Councils to get new powers to tackle litter

Local councils are to be given more powers to tackle the litter problem.
Local councils are to be given more powers to tackle the litter problem.

Local councils are to be given more powers to tackle the litter problem, it’s been revealed.

The North’s Environment Minister Alex Attwood says the new powers will come into effect from next April.

He was responding to a survey by Tidy NI which concluded that streets across the North are dirtier now than at any time in the last four years.

Tidy NI surveyed more than 500 sites across the North for the Department of the Environment.

Only 2% of areas had no litter, and 14% failed to reach an acceptable standard - that’s an increase of 8% from 2009.
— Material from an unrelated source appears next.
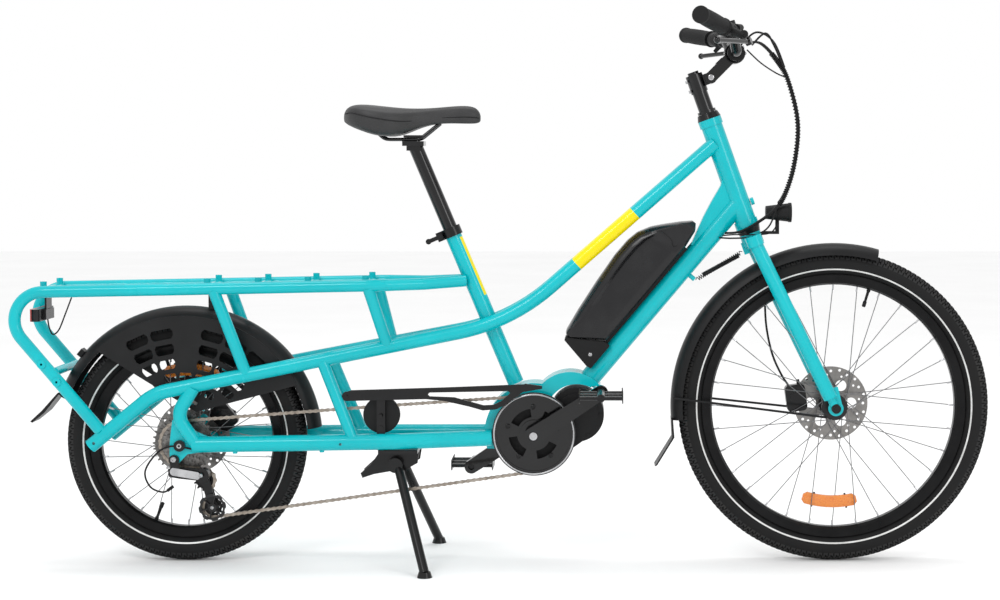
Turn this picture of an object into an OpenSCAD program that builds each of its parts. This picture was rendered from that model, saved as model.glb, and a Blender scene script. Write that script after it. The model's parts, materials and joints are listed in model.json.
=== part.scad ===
// Longtail electric cargo bicycle.
// Units are mm. +X is forward, +Y is the rider's left, +Z is up, Z = 0 is the ground.

/* [Overall] */
// distance between the two wheel axles
wheelbase = 1390; // [1300:10:1700]
// from the rear axle to the back of the deck loops
rear_overhang = 353; // [300:1:420]
// distance between the centres of the two deck rails
deck_width = 172; // [140:2:220]
// handlebar width over the grips
bar_width = 640; // [520:10:780]

/* [Wheels] */
// outer diameter of the front tyre
front_tyre_od = 668; // [600:1:680]
// outer diameter of the rear tyre
rear_tyre_od = 517; // [480:1:530]
// width of both tyres
tyre_width = 54; // [40:1:58]
// spokes in each wheel
spoke_count = 32; // [24:4:36]
// brake disc diameter
rotor_d = 160; // [140:20:180]

/* [Steering] */
// angle of the head tube above the ground
head_angle = 70.3; // [66:0.1:74]
// offset of the front axle ahead of the steering axis
fork_rake = 44; // [30:1:55]
// steerer tube diameter
steerer_d = 28.6; // [25.4:0.1:31.8]
// handlebar diameter at the grips
bar_d = 22.2; // [22.2:0.1:25.4]

/* [Frame] */
// diameter of the twin side tubes
side_tube_d = 30; // [25:0.5:32]
// diameter of the deck rails
rail_d = 25.4; // [22:0.1:32]
// diameter of the lower rails beside the rear wheel
lower_rail_d = 34; // [28:0.5:38]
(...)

Tidy NI said more litter was observed overall and the figures showed the highest percentage of areas failing to meet government standards for litter since 2006.

Almost all types of litter were more common in the areas surveyed, which included retail, industrial, housing and recreational areas.
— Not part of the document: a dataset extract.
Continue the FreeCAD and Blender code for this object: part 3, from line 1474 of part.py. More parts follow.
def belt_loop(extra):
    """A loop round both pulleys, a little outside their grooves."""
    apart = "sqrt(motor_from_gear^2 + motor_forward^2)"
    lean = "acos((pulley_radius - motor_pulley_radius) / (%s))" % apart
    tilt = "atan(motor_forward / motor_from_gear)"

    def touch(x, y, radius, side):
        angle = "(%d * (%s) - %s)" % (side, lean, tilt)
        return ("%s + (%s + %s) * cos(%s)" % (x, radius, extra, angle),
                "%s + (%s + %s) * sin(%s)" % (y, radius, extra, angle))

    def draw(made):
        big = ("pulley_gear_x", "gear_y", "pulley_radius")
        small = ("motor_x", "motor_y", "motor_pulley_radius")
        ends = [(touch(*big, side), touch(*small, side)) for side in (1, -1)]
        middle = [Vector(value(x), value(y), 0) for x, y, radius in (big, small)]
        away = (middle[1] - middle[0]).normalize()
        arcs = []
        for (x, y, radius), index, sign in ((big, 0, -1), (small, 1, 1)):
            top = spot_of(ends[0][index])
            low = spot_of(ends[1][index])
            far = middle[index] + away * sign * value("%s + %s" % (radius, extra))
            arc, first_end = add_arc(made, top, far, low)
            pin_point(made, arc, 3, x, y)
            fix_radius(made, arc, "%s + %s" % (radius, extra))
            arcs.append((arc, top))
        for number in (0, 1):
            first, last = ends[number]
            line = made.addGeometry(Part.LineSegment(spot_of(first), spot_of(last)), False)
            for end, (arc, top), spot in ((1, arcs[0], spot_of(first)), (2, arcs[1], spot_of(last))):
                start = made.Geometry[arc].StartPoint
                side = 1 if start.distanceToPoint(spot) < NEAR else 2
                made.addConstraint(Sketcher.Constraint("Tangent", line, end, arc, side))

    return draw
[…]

Cigarettes and chewing gum were almost “ever-present” in retail areas.

Drinks litter - cans, bottles and cartons - was found on nearly nine out of 10 rural roads, and was more common across all land uses than chewing gum.

Meanwhile, the amount of dog fouling observed increased five-fold and was found in over a quarter of recreational areas.

Alex Attwood says local authorities across the North are spending tens of thousands of pounds every day cleaning streets.

“If our streets aren’t clean enough, it is not helpful to inward investment, tourism or the quality of life that we lead and it costs us a lot of money,” he said.

“What the Assembly has done is given more powers to councils and these powers will be live by April 2012 whereby councils will be able to spot fine people higher fines and I will give the councils greater powers to make sure that people clean up the streets.”

Mr Attwood said people in Northern Ireland were not taking the issue of littering “seriously enough”.

“The appearance of our streets, their cleanliness or otherwise is in many ways the first impression that people have when they come to NI,” he said.